# Objective
Scan the data below for the string "with". Copy every line where it appears.

# Material for the task
☆ ☆ ☆ ☆ ☆
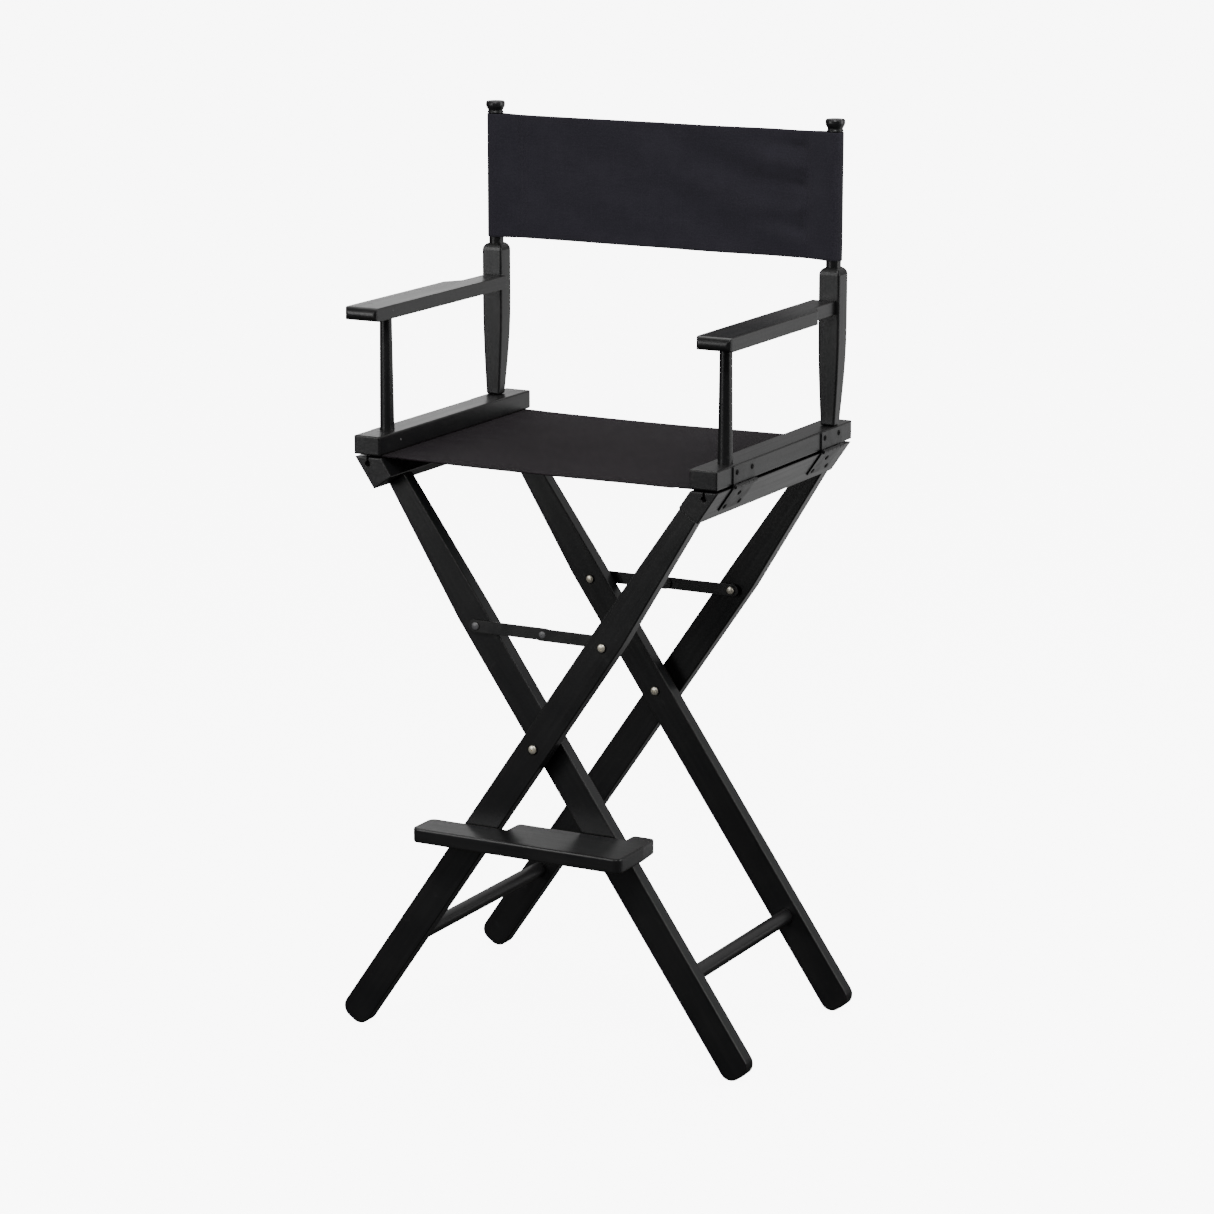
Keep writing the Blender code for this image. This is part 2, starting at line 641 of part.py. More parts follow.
☆ ☆ ☆ ☆ ☆
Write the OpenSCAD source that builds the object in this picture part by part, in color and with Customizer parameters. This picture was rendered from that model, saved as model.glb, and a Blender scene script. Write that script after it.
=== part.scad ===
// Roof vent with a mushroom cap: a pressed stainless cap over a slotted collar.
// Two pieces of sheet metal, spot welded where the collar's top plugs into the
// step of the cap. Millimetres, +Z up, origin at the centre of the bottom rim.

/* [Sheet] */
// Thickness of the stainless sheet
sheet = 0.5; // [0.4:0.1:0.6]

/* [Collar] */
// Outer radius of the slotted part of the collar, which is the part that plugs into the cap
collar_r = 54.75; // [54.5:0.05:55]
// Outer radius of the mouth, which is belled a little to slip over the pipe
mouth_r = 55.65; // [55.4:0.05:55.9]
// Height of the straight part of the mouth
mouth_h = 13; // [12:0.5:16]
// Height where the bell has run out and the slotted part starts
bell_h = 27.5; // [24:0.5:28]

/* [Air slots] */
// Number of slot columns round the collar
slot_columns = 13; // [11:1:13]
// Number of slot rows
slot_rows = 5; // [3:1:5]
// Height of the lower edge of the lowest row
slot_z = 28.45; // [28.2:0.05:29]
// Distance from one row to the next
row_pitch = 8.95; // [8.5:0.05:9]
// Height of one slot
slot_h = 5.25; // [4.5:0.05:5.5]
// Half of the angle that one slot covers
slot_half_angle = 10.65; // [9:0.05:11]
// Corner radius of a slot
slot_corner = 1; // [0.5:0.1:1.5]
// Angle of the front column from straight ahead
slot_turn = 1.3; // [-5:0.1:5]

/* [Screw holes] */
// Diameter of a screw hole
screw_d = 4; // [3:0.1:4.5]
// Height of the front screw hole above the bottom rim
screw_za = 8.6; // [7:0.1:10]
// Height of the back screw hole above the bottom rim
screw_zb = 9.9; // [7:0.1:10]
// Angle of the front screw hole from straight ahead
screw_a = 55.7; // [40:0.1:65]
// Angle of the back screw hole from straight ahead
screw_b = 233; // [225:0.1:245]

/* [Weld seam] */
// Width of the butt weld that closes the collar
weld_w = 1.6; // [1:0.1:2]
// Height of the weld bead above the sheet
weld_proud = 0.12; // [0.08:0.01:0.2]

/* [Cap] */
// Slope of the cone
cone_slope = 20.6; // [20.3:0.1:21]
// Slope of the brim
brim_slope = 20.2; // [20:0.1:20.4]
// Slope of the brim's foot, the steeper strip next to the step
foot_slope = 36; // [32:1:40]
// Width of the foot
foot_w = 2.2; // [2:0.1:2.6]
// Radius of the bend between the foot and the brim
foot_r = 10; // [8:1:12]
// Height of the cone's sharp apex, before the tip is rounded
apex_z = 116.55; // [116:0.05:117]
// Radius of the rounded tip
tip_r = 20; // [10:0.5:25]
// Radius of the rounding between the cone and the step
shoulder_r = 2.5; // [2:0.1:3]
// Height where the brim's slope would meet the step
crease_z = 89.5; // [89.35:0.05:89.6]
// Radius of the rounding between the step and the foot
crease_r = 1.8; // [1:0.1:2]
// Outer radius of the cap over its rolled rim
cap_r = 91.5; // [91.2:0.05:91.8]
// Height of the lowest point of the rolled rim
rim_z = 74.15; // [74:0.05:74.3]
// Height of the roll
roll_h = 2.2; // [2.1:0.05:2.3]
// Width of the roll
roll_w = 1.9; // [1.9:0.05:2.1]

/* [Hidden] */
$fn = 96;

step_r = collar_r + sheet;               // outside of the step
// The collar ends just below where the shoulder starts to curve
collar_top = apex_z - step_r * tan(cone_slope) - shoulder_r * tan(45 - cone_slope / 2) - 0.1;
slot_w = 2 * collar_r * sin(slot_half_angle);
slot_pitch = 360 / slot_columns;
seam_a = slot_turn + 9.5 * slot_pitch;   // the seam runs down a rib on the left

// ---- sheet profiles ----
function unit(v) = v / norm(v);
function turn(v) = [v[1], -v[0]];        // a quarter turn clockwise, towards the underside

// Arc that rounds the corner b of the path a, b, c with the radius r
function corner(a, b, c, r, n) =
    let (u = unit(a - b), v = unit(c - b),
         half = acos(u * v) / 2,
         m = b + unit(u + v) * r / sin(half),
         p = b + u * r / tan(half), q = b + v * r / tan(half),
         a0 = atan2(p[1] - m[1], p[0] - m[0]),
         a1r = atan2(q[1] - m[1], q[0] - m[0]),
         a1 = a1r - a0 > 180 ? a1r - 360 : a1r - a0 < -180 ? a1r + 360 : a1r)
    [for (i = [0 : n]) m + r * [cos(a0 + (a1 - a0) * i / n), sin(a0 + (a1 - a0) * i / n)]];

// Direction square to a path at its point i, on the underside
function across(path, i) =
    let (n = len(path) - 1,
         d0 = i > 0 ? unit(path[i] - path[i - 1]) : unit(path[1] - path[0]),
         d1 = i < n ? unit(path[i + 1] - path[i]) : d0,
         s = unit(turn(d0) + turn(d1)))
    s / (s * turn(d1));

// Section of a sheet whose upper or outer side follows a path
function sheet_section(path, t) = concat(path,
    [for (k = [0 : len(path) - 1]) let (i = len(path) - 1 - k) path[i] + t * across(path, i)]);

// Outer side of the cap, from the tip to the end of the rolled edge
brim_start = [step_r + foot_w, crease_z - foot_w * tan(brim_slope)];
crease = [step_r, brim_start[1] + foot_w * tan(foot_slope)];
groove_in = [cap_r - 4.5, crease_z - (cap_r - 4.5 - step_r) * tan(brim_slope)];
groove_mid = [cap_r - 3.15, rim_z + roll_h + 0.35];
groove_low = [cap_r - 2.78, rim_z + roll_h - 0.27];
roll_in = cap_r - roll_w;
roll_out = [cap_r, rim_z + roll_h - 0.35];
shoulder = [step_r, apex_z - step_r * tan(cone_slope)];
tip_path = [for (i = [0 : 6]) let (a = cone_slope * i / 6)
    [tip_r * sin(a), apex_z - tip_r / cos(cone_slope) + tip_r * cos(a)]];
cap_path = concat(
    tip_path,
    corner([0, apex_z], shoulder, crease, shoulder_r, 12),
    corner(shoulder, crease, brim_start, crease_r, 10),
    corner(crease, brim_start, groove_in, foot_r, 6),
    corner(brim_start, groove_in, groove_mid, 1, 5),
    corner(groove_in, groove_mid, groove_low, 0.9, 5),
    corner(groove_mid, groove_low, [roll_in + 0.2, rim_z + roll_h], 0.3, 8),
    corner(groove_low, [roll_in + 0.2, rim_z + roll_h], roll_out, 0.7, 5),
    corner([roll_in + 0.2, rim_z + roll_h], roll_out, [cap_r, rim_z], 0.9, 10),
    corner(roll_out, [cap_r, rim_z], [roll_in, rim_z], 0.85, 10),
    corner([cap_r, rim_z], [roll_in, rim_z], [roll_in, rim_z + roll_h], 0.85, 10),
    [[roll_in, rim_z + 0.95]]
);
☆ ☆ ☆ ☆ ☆
# The solution
Write the OpenSCAD source that builds the object in this picture part by part, in color and with Customizer parameters. This picture was rendered from that model, saved as model.glb, and a Blender scene script. Write that script after it.
// Roof vent with a mushroom cap: a pressed stainless cap over a slotted collar.
// Arc that rounds the corner b of the path a, b, c with the radius r